** start Data for this task **
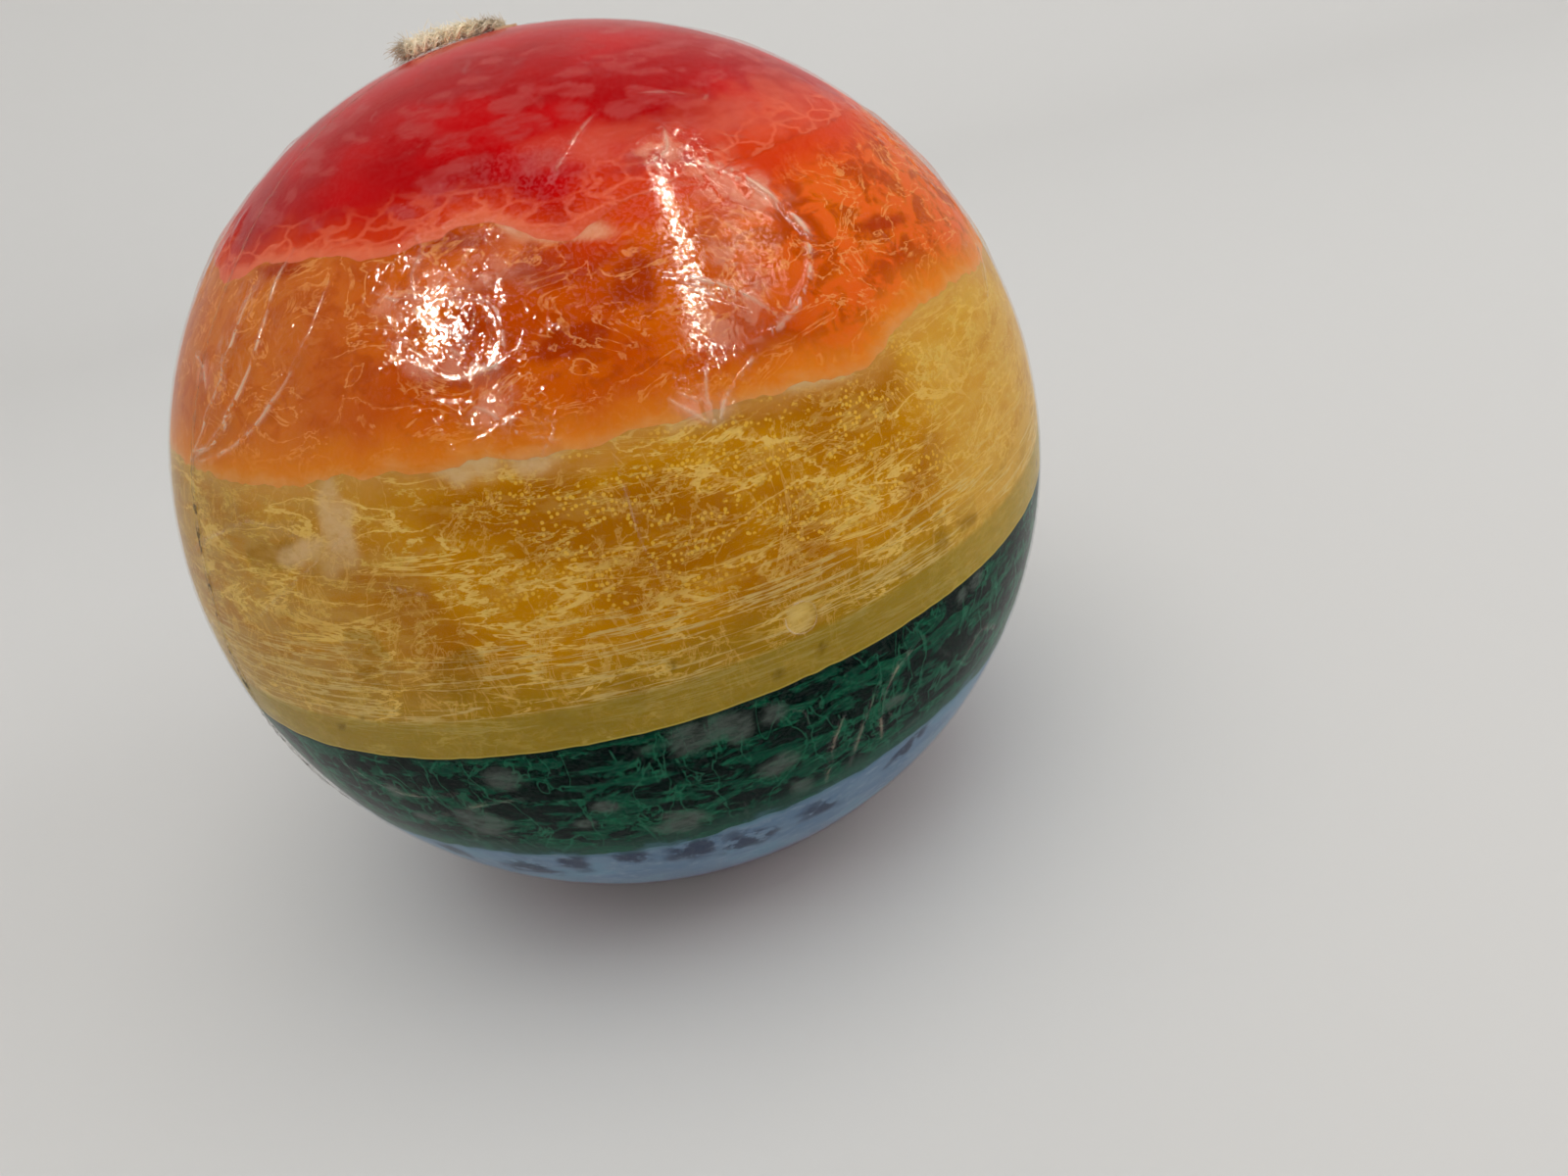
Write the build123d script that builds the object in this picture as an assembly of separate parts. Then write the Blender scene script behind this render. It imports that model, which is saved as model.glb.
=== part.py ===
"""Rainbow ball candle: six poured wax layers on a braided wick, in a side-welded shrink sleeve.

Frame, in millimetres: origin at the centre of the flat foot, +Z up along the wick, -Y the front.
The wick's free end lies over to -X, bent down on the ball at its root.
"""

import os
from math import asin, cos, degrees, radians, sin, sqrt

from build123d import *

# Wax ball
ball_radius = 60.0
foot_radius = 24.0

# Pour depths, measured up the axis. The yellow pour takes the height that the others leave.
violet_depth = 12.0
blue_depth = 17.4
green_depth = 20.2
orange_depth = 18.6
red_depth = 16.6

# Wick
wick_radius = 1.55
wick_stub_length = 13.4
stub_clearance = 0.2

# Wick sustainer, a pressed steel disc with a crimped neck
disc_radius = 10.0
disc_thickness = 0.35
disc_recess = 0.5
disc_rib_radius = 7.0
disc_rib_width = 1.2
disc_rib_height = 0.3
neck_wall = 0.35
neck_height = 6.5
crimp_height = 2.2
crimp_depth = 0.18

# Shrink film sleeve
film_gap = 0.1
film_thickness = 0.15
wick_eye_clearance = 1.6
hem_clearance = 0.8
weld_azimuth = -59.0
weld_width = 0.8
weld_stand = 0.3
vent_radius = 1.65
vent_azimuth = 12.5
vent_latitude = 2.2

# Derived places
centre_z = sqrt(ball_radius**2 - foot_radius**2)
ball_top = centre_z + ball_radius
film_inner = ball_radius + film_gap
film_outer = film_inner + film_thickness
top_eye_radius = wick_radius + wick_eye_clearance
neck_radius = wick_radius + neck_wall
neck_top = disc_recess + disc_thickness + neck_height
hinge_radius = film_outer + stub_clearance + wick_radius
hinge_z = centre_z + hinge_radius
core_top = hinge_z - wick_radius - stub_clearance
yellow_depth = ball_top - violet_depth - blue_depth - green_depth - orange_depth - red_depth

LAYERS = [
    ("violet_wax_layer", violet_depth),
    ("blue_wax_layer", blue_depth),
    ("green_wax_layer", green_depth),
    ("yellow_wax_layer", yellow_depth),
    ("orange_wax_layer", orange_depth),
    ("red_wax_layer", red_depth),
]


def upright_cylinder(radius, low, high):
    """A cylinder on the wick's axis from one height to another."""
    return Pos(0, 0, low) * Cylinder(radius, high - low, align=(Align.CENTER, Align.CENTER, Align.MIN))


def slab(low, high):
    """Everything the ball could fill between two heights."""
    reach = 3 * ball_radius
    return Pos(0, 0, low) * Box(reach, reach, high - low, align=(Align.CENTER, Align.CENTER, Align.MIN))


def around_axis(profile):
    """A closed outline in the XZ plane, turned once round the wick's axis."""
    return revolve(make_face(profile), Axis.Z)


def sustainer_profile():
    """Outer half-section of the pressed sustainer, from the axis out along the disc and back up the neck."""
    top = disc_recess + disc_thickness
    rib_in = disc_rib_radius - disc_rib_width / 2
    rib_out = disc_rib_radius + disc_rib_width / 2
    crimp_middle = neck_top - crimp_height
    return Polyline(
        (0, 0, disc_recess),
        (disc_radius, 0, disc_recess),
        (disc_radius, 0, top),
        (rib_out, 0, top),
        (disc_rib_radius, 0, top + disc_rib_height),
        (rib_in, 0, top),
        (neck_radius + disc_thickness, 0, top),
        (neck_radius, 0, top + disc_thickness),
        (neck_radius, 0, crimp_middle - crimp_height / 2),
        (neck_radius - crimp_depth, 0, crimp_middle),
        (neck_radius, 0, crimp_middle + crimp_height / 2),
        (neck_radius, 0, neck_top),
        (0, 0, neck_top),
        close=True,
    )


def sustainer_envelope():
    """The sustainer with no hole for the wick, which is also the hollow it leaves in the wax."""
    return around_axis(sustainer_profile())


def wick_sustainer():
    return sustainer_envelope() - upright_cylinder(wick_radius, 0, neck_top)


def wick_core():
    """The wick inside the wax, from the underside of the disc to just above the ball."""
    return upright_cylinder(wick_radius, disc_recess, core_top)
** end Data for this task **
** start Data for this task **
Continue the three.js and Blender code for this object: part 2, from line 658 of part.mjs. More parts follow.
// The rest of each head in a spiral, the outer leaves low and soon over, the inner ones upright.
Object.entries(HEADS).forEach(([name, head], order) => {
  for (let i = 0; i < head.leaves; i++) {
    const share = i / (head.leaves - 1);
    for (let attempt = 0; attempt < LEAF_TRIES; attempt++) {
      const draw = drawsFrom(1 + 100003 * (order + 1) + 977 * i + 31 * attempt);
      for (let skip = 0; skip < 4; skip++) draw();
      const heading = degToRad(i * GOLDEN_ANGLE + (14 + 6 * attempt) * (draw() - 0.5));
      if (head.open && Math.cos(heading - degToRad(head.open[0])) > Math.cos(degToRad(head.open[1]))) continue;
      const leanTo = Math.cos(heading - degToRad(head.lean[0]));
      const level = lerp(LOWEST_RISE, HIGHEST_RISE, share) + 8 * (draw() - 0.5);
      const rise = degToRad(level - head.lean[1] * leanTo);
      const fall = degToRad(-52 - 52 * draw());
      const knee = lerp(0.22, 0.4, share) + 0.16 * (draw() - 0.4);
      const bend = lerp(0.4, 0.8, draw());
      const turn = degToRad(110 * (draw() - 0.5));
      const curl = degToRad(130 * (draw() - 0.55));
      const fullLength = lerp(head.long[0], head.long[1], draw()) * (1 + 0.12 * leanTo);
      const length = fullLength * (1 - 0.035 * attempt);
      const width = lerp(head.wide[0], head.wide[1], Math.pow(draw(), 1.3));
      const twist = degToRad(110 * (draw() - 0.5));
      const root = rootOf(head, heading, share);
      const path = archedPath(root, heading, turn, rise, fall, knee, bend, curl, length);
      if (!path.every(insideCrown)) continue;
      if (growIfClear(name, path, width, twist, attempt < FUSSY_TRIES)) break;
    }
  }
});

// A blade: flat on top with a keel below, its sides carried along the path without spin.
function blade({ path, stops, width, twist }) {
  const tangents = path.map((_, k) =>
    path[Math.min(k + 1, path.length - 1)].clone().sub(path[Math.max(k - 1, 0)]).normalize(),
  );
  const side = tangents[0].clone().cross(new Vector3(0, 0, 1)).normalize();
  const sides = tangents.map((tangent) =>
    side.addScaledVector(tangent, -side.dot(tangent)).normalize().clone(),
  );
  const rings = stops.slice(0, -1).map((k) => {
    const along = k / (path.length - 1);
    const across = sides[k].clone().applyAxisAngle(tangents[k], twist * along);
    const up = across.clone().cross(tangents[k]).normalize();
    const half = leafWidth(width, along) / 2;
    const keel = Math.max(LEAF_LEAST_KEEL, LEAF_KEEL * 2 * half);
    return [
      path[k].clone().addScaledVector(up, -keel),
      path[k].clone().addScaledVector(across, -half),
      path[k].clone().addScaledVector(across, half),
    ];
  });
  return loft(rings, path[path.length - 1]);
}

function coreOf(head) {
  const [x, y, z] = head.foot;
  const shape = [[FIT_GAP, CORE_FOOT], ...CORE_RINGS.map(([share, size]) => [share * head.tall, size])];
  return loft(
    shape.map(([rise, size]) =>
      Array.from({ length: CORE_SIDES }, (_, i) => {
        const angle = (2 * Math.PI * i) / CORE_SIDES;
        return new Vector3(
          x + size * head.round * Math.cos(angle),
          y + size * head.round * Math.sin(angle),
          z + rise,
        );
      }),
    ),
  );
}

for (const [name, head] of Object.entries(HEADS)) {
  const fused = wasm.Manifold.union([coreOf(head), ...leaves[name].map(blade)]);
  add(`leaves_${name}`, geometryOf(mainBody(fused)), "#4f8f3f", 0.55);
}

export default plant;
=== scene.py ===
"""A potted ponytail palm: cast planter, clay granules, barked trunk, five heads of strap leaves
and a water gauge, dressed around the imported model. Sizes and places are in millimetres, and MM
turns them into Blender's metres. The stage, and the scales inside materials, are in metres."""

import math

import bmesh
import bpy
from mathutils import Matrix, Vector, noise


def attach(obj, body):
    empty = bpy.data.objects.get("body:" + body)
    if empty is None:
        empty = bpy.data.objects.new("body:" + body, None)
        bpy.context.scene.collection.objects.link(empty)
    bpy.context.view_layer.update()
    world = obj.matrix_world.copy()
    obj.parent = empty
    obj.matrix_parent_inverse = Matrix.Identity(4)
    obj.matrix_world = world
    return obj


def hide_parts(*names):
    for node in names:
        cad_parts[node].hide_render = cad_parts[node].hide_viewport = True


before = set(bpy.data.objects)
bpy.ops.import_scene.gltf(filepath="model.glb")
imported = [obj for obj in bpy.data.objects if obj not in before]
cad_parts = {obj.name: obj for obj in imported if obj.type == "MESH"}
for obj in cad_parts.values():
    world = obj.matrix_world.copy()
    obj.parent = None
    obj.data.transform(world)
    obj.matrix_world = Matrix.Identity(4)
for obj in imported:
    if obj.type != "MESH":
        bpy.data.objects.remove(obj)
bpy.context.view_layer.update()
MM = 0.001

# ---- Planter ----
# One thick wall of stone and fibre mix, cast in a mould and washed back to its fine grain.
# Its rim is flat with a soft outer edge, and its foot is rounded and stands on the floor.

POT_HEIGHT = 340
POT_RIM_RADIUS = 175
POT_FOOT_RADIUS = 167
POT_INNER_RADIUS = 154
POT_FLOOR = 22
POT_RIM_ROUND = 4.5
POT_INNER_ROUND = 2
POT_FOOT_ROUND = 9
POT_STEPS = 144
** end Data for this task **
| Stated task |
Provide an exact reproduction of only those lines that start at the line containing "for (const [name, head]" and end at the line containing "for node in", inclusive.

| Expected answer |
for (const [name, head] of Object.entries(HEADS)) {
  const fused = wasm.Manifold.union([coreOf(head), ...leaves[name].map(blade)]);
  add(`leaves_${name}`, geometryOf(mainBody(fused)), "#4f8f3f", 0.55);
}

export default plant;
=== scene.py ===
"""A potted ponytail palm: cast planter, clay granules, barked trunk, five heads of strap leaves
and a water gauge, dressed around the imported model. Sizes and places are in millimetres, and MM
turns them into Blender's metres. The stage, and the scales inside materials, are in metres."""

import math

import bmesh
import bpy
from mathutils import Matrix, Vector, noise


def attach(obj, body):
    empty = bpy.data.objects.get("body:" + body)
    if empty is None:
        empty = bpy.data.objects.new("body:" + body, None)
        bpy.context.scene.collection.objects.link(empty)
    bpy.context.view_layer.update()
    world = obj.matrix_world.copy()
    obj.parent = empty
    obj.matrix_parent_inverse = Matrix.Identity(4)
    obj.matrix_world = world
    return obj


def hide_parts(*names):
    for node in names:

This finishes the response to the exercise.